Закон, в принципе решивший вопрос о прогрессивном налоге, был вотирован 10 мессидора, а 12-го в газетах читаем: “Во всех банковских и коммерческих делах полный застой. Звонкая монета стала большой редкостью и что ни день, то становится реже; покупают много луидоров; каждый бережет и копит свои”. 1-го термидора: “На парижской бирже почти никаких дел. Деньги, ничто день, то реже. Золотые в 24 франка покупают с надбавкой в 16–18 су за штуку сверх действительной стоимости; половину векселей протестуют, и векселедатели ничего не предпринимают, чтоб избежать этого”.[399] Кредит давно уже подорван; государственные фонды все падают, ибо на них совсем нет спроса; в мессидоре и термидоре стоимость консолидированной трети колеблется между 8 ф. 65 с. и 7 ф. 65 с.
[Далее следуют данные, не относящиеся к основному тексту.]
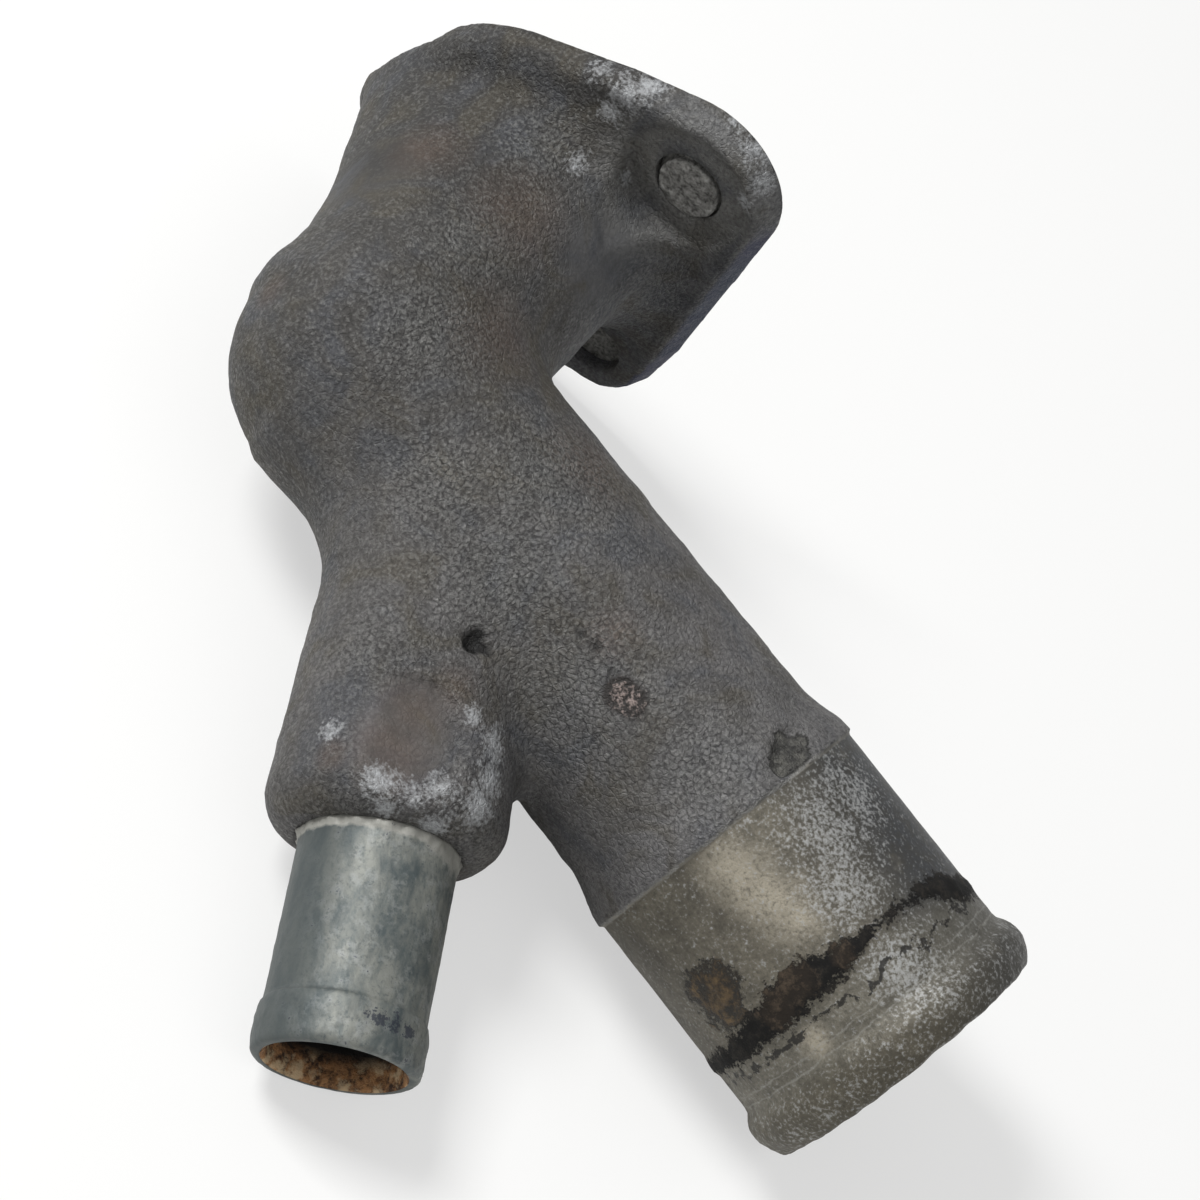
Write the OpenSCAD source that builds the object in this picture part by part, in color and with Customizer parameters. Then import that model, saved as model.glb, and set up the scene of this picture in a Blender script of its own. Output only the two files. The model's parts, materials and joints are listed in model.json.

Легко было предвидеть, что распределение налога будет основываться на внешних признаках богатства поэтому каждый спешил сжаться, сократить свои расходы; в обществе только и было речи, что о необходимости продать свой кабриолет, карету, отпустить часть мужской прислуги и т. д.[400] Богатые люди заранее учились надувать казну с помощью разных обходов и уловок; не один перевел свою карету на имя своего кучера путем фиктивной продажи. По мере того, как из прений в совете пятисот выяснялся способ раскладки и сбора налога, причем слагалась целая система преследований, все более и более клонившаяся в сторону насилия, росло и смятение в публике; многие негоцианты и иностранцы запасались паспортами в Гамбург, Испанию и Швейцарию, почти единственные страны, с которыми Франция не вела войну. Из оставшихся все наперерыв кричали о своей бедности и старались представить тому наглядные доказательства, “В наши дни люди состоятельные так же аффектированно прячут свое богатство, как в былое время старались выказывать его и даже преувеличивать… Иные нарочно банкротятся, чтобы вернее доказать свою бедность”;[401] и эти фиктивные разорения влекли за собою бесконечное множество настоящих. Роскошь, поддерживавшая торговлю и промышленность, кормившая тысячи семейств, была развенчанной царицей; заказы прекратились, и в перспективе предвиделось “к началу зимы несметное количество рабочих без работы”.[402] Владельцы недвижимости, со своей стороны, впали в полное уныние; они чувствовали, что обложения им не миновать, а между тем рыночная цена их имений сильно понизилась, так как на усадьбы и землю трудно было найти покупщика; на всем пространстве республики земля сильно упала в цене. Уже высчитано было, что за сто миллионов, собранных с богачей, Франция в целом поплатится пятьюстами.